→ Given records
— START —

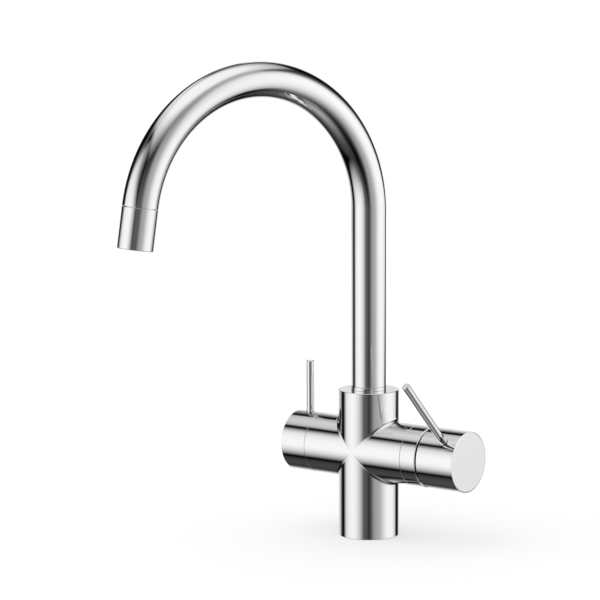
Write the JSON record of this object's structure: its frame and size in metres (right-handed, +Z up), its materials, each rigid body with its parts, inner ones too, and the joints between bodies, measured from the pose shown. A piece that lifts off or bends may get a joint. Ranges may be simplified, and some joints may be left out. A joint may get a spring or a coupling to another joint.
{
  "type": "three way filtered water tap",
  "caption": "Cross-shaped kitchen mixer tap with a swan-neck swivel spout, a side-lever mixer on one arm and a quarter-turn filtered water lever on the other.",
  "frame": {"origin": "centre of the foot's underside, on the worktop", "axes": "+Z up along the upright, +X along the arm that carries the mixer, -Y towards the user"},
  "size_m": [0.1745, 0.2468, 0.3826],
  "materials": {
    "chrome": "mirror polish",
    "brass": "machined",
    "steel": "plain",
    "rubber": "matt",
    "white_plastic": "moulded",
    "grey_plastic": "moulded",
    "ceramic": "lapped"
  },
  "bodies": {
    "tap_body": {"body_casting": "chrome", "base_seal": "rubber", "inlet_block": "brass", "spout_socket_bush": "white_plastic", "spout_well_seal": "rubber", "filter_nose_seal": "rubber", "filter_fixed_disc": "ceramic", "filter_valve_bush": "brass", "cartridge_base": "grey_plastic", "hot_seal": "rubber", "cold_seal": "rubber", "mixed_seal": "rubber", "cartridge_fixed_disc": "ceramic", "cartridge_housing": "white_plastic", "cartridge_nut": "brass", "mixer_cover_ring": "chrome"},
    "spout": {"spout_tube": "chrome", "filtered_water_pipe": "white_plastic", "spout_tail": "brass", "spout_ring_lower": "rubber", "spout_ring_upper": "rubber", "spout_clip": "steel", "glide_ring": "chrome", "outlet_sleeve": "chrome", "aerator_seal": "rubber", "aerator_insert": "white_plastic", "filtered_nozzle": "grey_plastic"},
    "filter_knob": {"filter_knob": "chrome", "filter_lever": "chrome", "filter_spindle": "brass", "filter_moving_disc": "ceramic", "spindle_seal": "rubber", "spindle_clip": "steel", "filter_grub_screw": "steel"},
    "mixer_carrier": {"cartridge_carrier": "grey_plastic", "lever_pivot_pin": "steel"},
    "mixer_handle": {"mixer_cap": "chrome", "mixer_lever": "chrome", "cartridge_stem": "steel", "mixer_grub_screw": "steel"},
    "mixer_disc": {"cartridge_moving_disc": "ceramic", "disc_driver": "grey_plastic"}
  },
  "joints": [
    {"name": "spout_swivel", "type": "hinge", "parent": "tap_body", "child": "spout", "pos_m": [0, 0, 0.1178], "axis": [0, 0, 1], "continuous": true},
    {"name": "filter_lever_turn", "type": "hinge", "parent": "tap_body", "child": "filter_knob", "pos_m": [-0.0583, 0, 0.0695], "axis": [1, 0, 0], "range_deg": [0, 90]},
    {"name": "mixer_turn", "type": "hinge", "parent": "tap_body", "child": "mixer_carrier", "pos_m": [0.052, 0, 0.0695], "axis": [1, 0, 0], "range_deg": [-45, 45]},
    {"name": "mixer_lift", "type": "hinge", "parent": "mixer_carrier", "child": "mixer_handle", "pos_m": [0.052, 0, 0.0695], "axis": [0, 0.7071, 0.7071], "range_deg": [0, 20]},
    {"name": "disc_slide", "type": "slide", "parent": "mixer_carrier", "child": "mixer_disc", "axis": [0, -0.7071, 0.7071], "range_m": [0, 0.0042]}
  ],
  "couplings": [
    {"joint": "disc_slide", "follows": "mixer_lift", "m_per_rad": 0.0115}
  ]
}
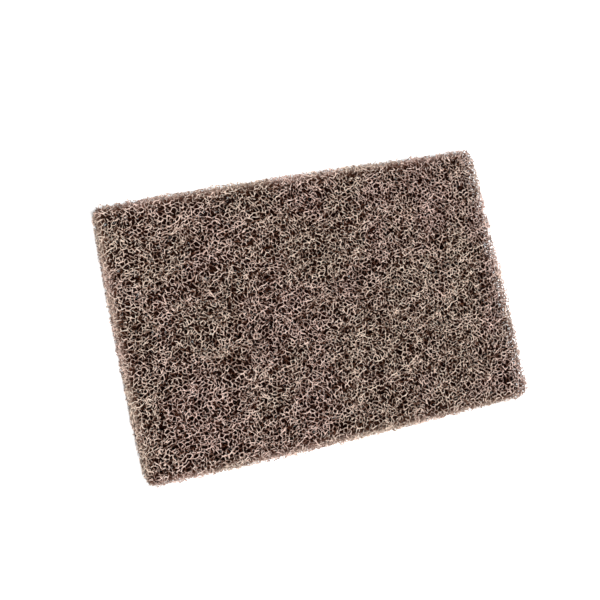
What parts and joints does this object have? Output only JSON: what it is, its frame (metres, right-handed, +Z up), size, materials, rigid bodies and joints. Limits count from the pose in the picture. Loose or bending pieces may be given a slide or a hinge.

— END —

→ The request
Repeat every entry word for word.

→ Solution to this problem
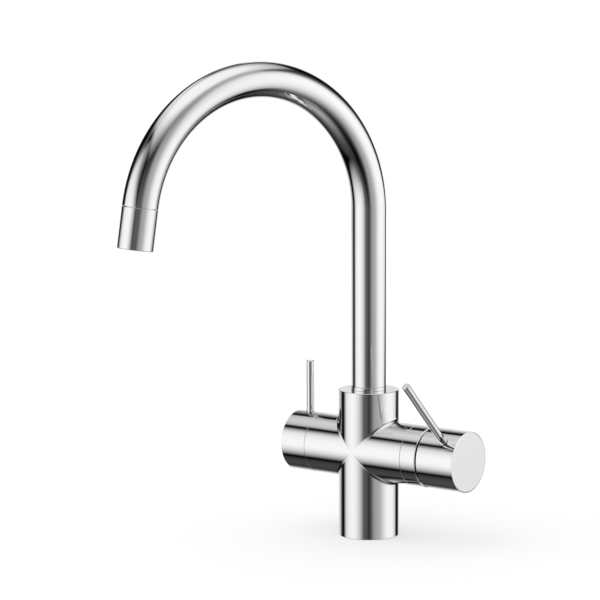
Write the JSON record of this object's structure: its frame and size in metres (right-handed, +Z up), its materials, each rigid body with its parts, inner ones too, and the joints between bodies, measured from the pose shown. A piece that lifts off or bends may get a joint. Ranges may be simplified, and some joints may be left out. A joint may get a spring or a coupling to another joint.
{
  "type": "three way filtered water tap",
  "caption": "Cross-shaped kitchen mixer tap with a swan-neck swivel spout, a side-lever mixer on one arm and a quarter-turn filtered water lever on the other.",
  "frame": {"origin": "centre of the foot's underside, on the worktop", "axes": "+Z up along the upright, +X along the arm that carries the mixer, -Y towards the user"},
  "size_m": [0.1745, 0.2468, 0.3826],
  "materials": {
    "chrome": "mirror polish",
    "brass": "machined",
    "steel": "plain",
    "rubber": "matt",
    "white_plastic": "moulded",
    "grey_plastic": "moulded",
    "ceramic": "lapped"
  },
  "bodies": {
    "tap_body": {"body_casting": "chrome", "base_seal": "rubber", "inlet_block": "brass", "spout_socket_bush": "white_plastic", "spout_well_seal": "rubber", "filter_nose_seal": "rubber", "filter_fixed_disc": "ceramic", "filter_valve_bush": "brass", "cartridge_base": "grey_plastic", "hot_seal": "rubber", "cold_seal": "rubber", "mixed_seal": "rubber", "cartridge_fixed_disc": "ceramic", "cartridge_housing": "white_plastic", "cartridge_nut": "brass", "mixer_cover_ring": "chrome"},
    "spout": {"spout_tube": "chrome", "filtered_water_pipe": "white_plastic", "spout_tail": "brass", "spout_ring_lower": "rubber", "spout_ring_upper": "rubber", "spout_clip": "steel", "glide_ring": "chrome", "outlet_sleeve": "chrome", "aerator_seal": "rubber", "aerator_insert": "white_plastic", "filtered_nozzle": "grey_plastic"},
    "filter_knob": {"filter_knob": "chrome", "filter_lever": "chrome", "filter_spindle": "brass", "filter_moving_disc": "ceramic", "spindle_seal": "rubber", "spindle_clip": "steel", "filter_grub_screw": "steel"},
    "mixer_carrier": {"cartridge_carrier": "grey_plastic", "lever_pivot_pin": "steel"},
    "mixer_handle": {"mixer_cap": "chrome", "mixer_lever": "chrome", "cartridge_stem": "steel", "mixer_grub_screw": "steel"},
    "mixer_disc": {"cartridge_moving_disc": "ceramic", "disc_driver": "grey_plastic"}
  },
  "joints": [
    {"name": "spout_swivel", "type": "hinge", "parent": "tap_body", "child": "spout", "pos_m": [0, 0, 0.1178], "axis": [0, 0, 1], "continuous": true},
    {"name": "filter_lever_turn", "type": "hinge", "parent": "tap_body", "child": "filter_knob", "pos_m": [-0.0583, 0, 0.0695], "axis": [1, 0, 0], "range_deg": [0, 90]},
    {"name": "mixer_turn", "type": "hinge", "parent": "tap_body", "child": "mixer_carrier", "pos_m": [0.052, 0, 0.0695], "axis": [1, 0, 0], "range_deg": [-45, 45]},
    {"name": "mixer_lift", "type": "hinge", "parent": "mixer_carrier", "child": "mixer_handle", "pos_m": [0.052, 0, 0.0695], "axis": [0, 0.7071, 0.7071], "range_deg": [0, 20]},
    {"name": "disc_slide", "type": "slide", "parent": "mixer_carrier", "child": "mixer_disc", "axis": [0, -0.7071, 0.7071], "range_m": [0, 0.0042]}
  ],
  "couplings": [
    {"joint": "disc_slide", "follows": "mixer_lift", "m_per_rad": 0.0115}
  ]
}
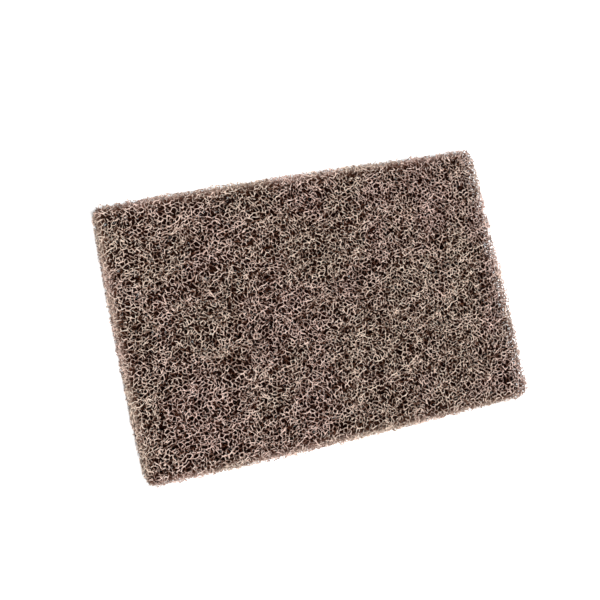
What parts and joints does this object have? Output only JSON: what it is, its frame (metres, right-handed, +Z up), size, materials, rigid bodies and joints. Limits count from the pose in the picture. Loose or bending pieces may be given a slide or a hinge.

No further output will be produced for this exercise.